A equipe de astrônomos conseguiu espreitar para o interior deste disco, onde a neve se formou, utilizando um truque. Em vez de procurarem a neve, que não pode ser observada diretamente, procuraram uma molécula chamada diazenylium (N2H+), a qual brilha intensamente na região do milímetro do espectro electromagnético e é por isso um alvo perfeito para um telescópio como o ALMA. Esta molécula frágil é facilmente destruída na presença de monóxido de carbono gasoso, por isso só aparecerá em quantidades susceptíveis de serem detectadas em regiões onde o monóxido de carbono se transformou em neve, não podendo por isso destruir a molécula. Ou seja, de uma maneira geral, a chave para encontrar a neve de monóxido de carbono consiste em encontrar diazenylium.
A sensibilidade e resolução únicas do ALMA permitiram aos astrônomos detectar a presença e traçar a distribuição de diazenylium, e com isso encontrar uma fronteira claramente definida a cerca de 30 UA (unidades astronômicas) da estrela (30 vezes a distância entre a Terra e o Sol), o que dá, efetivamente, uma imagem contrária da neve de monóxido de carbono no disco que rodeia TW Hydrae, que pode ser usada para ver a linha de neve do monóxido de carbono precisamente onde a teoria prevê que deva estar, na zona interior do anel de diazenylium.

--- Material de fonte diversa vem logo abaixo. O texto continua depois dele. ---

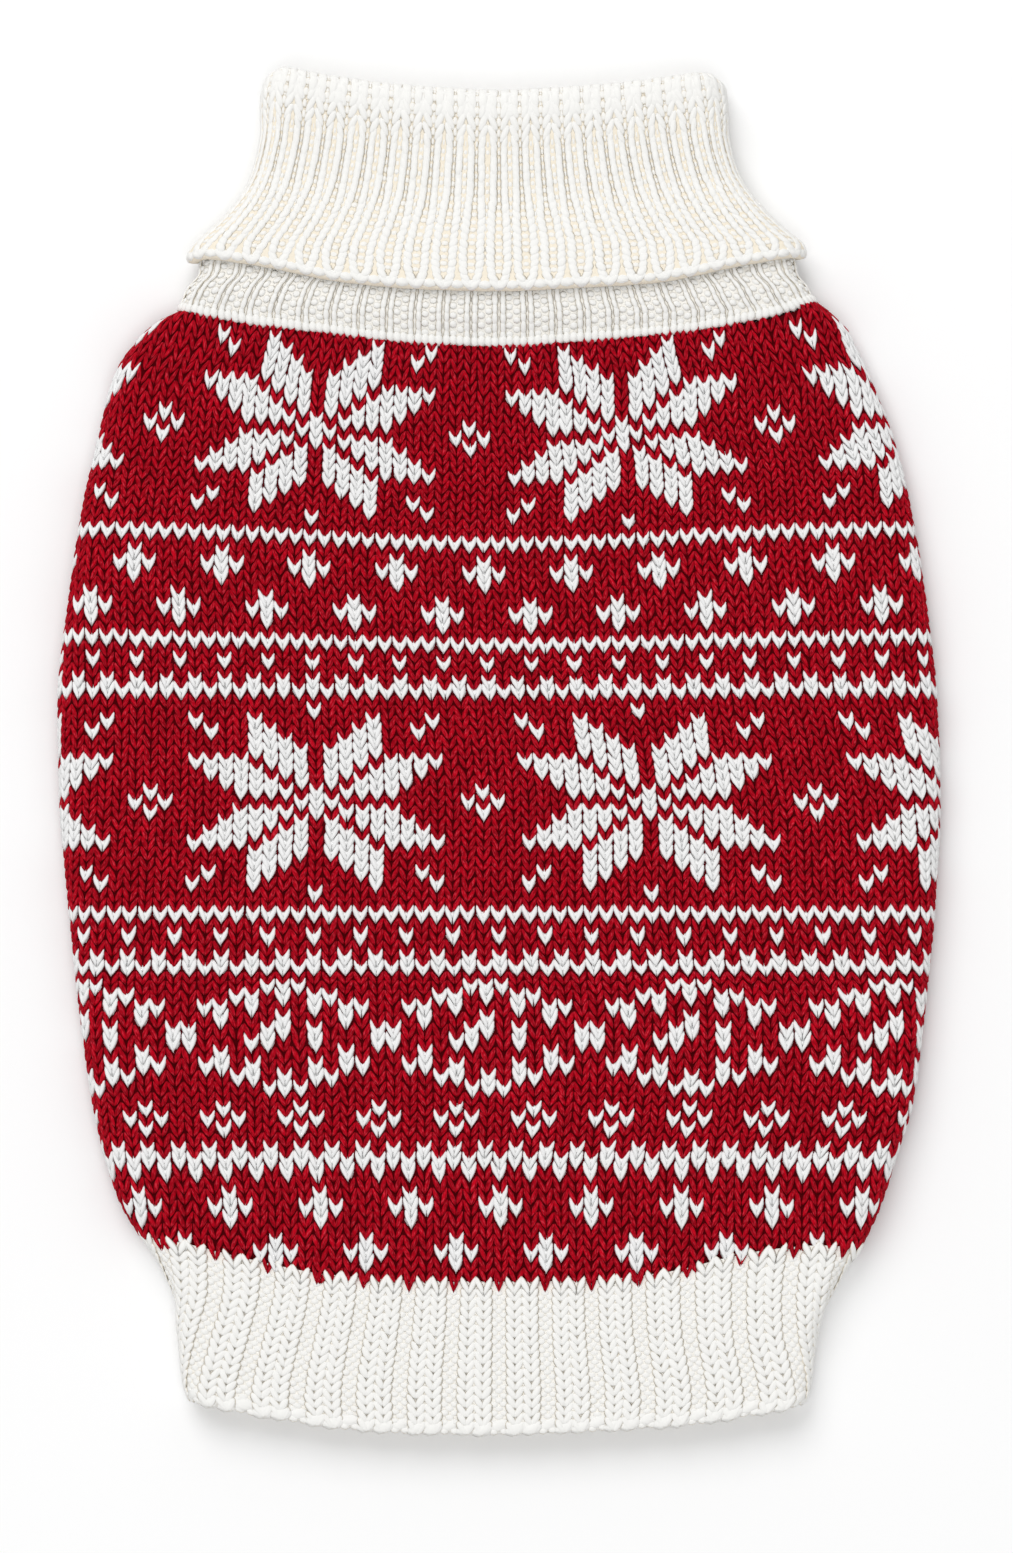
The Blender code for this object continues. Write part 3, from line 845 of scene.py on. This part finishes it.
def ground(name, deep, body):
    """The cloth behind the stitches, which shows in their pits and on the plain inner side. Its colour
    is painted shade, darker than its yarn or warmer on the ivory.
    """
    finish, tree, shader = woolly(name, body, 0.9)
    colour = mix(tree, mottle(tree, 0.0012), deep, body)
    tree.links.new(colour, shader.inputs["Base Color"])
    bumped(tree, shader, mottle(tree, 0.0016), strength=0.7, distance=0.0006)
    return finish


def tinted(colour, factor):
    """A colour made darker or lighter, with alpha."""
    return (*(min(part * factor, 1.0) for part in colour), 1.0)


def finish_named(name):
    """The yarn or ground of that name, made when it is first asked for."""
    if name in bpy.data.materials:
        return bpy.data.materials[name]
    yarns = bpy.context.scene.sweater_yarns
    red, white, ivory, painted_pit_shade = yarns.red, yarns.white, yarns.ivory, yarns.ivory_pit_shade
    if name == "red_yarn":
        fleck = (*yarns.red_fleck, 1.0)
        # the pits' colour, a tenth of the red, is painted shade
        return yarn(name, tinted(red, 0.5), tinted(red, 1.15), fleck, tinted(red, 0.10), 0.7)
    if name == "white_yarn":
        # the last of these, for the pits, is painted shade
        shades = [tinted(white, factor) for factor in (0.95, 1.0, 1.05, 0.9)]
        return yarn(name, *shades, 0.4)
    if name == "ivory_yarn":
        shades = [tinted(ivory, factor) for factor in (0.97, 1.0, 1.03)]
        return yarn(name, *shades, (*painted_pit_shade, 1.0), 0.4)
    # painted shade: a dark red sheet, a fifth of the red, behind the stitches where the pits are only
    # in shade
    if name == "red_ground_painted_shade":
        return ground(name, tinted(red, 0.08), tinted(red, 0.2))
    # painted shade: the ivory a quarter of the way to the pit shade, for the cloth of the hem and the
    # stand
    if name == "hem_ground_painted_shade":
        pale = Vector(ivory).lerp(Vector(painted_pit_shade), 0.25)
        return ground(name, tinted(pale, 0.97), tinted(pale, 1.0))
    # painted shade: the beige pit shade as the cloth of the collar and the cuffs
    if name == "ivory_ground_painted_shade":
        return ground(name, tinted(painted_pit_shade, 0.9), tinted(painted_pit_shade, 1.0))
    raise ValueError(f"no finish is named {name}")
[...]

“Nestas observações usamos apenas 26 das antenas ALMA, que serão um total de 66. Indicações de linhas de neve em torno de outras estrelas começam já a aparecer noutras observações ALMA, e estamos convencidos que futuras observações que usarão a rede total revelarão e fornecerão mais pistas sobre a formação e evolução de planetas. Aguardemos estes resultados“, conclui Michiel Hogerheijde do Observatório de Leiden, Holanda.
Os resultados foram publicados hoje na revista Science Express.